Should the proposal pass, Memphis would be added to the long list of cities, both big and small, that honor King with a street name. About 75 percent of the roughly 900 cities are found in 10 Southern states, with Georgia leading the way, said Derek Alderman, an East Carolina University geography professor who penned a 2006 study, "Naming Streets for Martin Luther King Jr.: No Easy Road."

Next in line are Texas, Mississippi, Florida, Louisiana and Alabama.

Alderman says cities have endured heated debates over naming streets after King: A common dispute centers on whether to select a street that is in a predominantly black neighborhood, or one that cuts across racial boundaries and "embodies the message that King was preaching when he was alive."

Alderman also notes that naming a street after King is an appropriate way to honor him because African-Americans looked to movement and transportation as ways of challenging and changing the racial status quo and creating racial equality.

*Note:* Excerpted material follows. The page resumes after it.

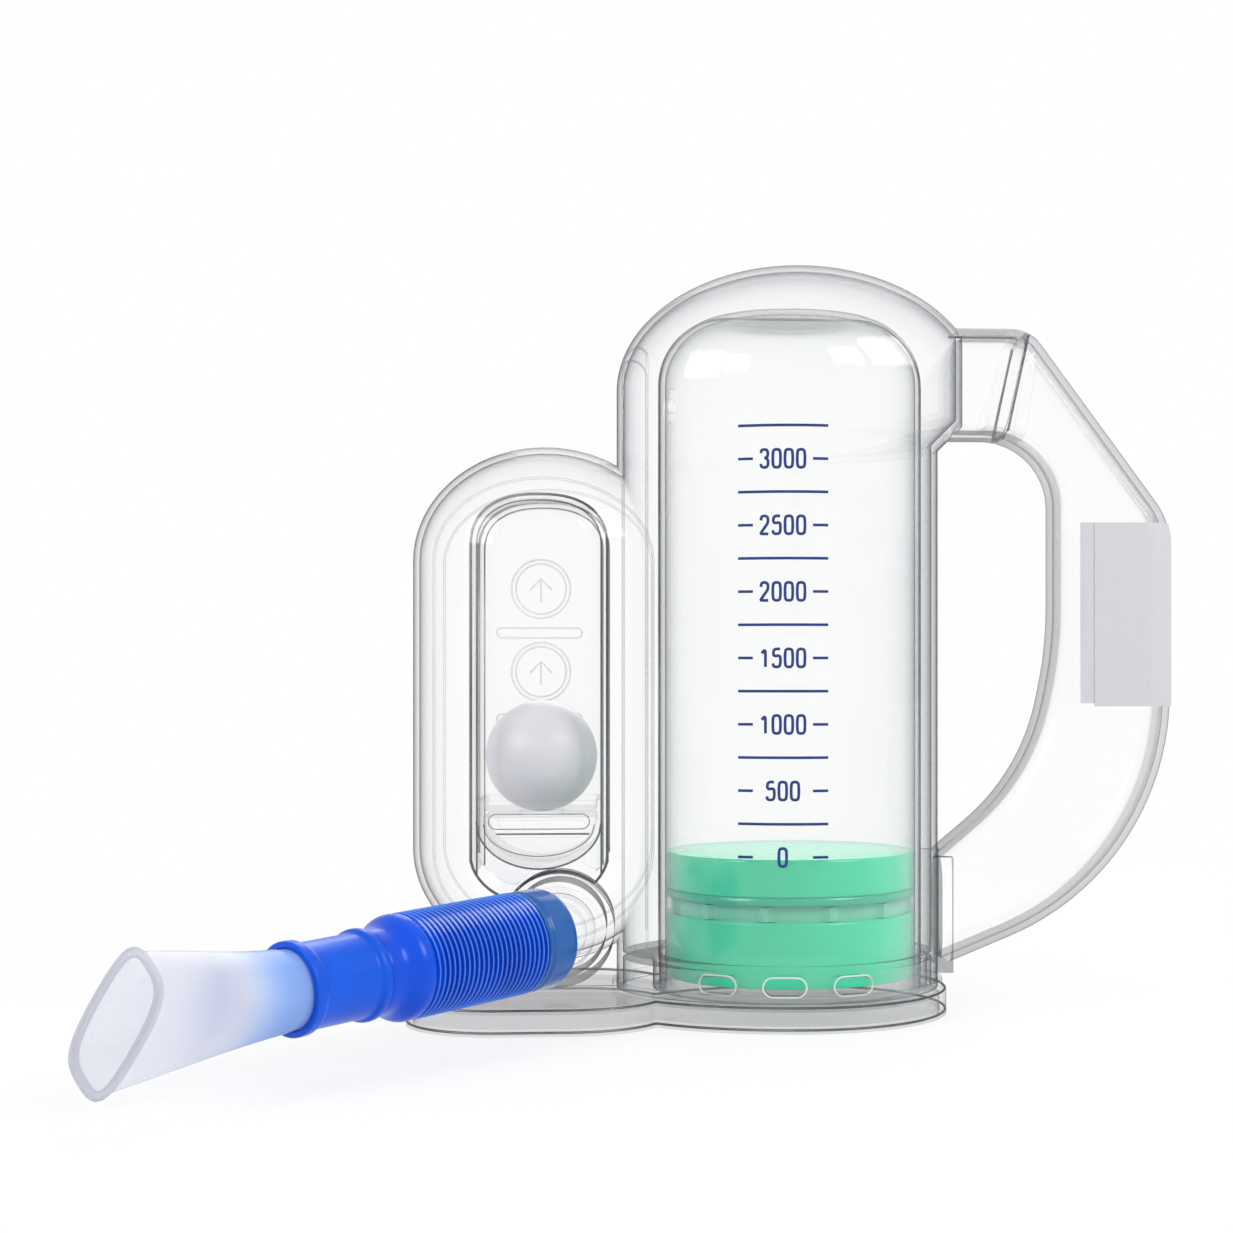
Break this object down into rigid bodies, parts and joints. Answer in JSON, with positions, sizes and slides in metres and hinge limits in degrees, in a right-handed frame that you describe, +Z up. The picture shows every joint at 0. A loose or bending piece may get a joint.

The Underground Railroad, the Freedom Riders and King's protest marches and leadership of the Montgomery, Ala., bus boycott are good examples, he said in his study.

"Street naming can be a pretty powerful way of honoring somebody when you consider the way streets connect people," Alderman said. "A significant amount of the actual mechanics of protest and the mechanics of carrying out the civil rights movement was actually carried out in street level protests and marches."

Renaming Linden Avenue for King may change the way residents give directions, but it also may help Memphis live down any shame and embarrassment that comes with being the city where King was assassinated.

Boyd said acknowledging King with his own street may be a symbol that Memphis is making strides in eliminating racial tensions and is finally dealing with King's death.

"We have to start embracing the heritage of our city," Boyd said. "Until we understand who we are as a city, we will always be left behind."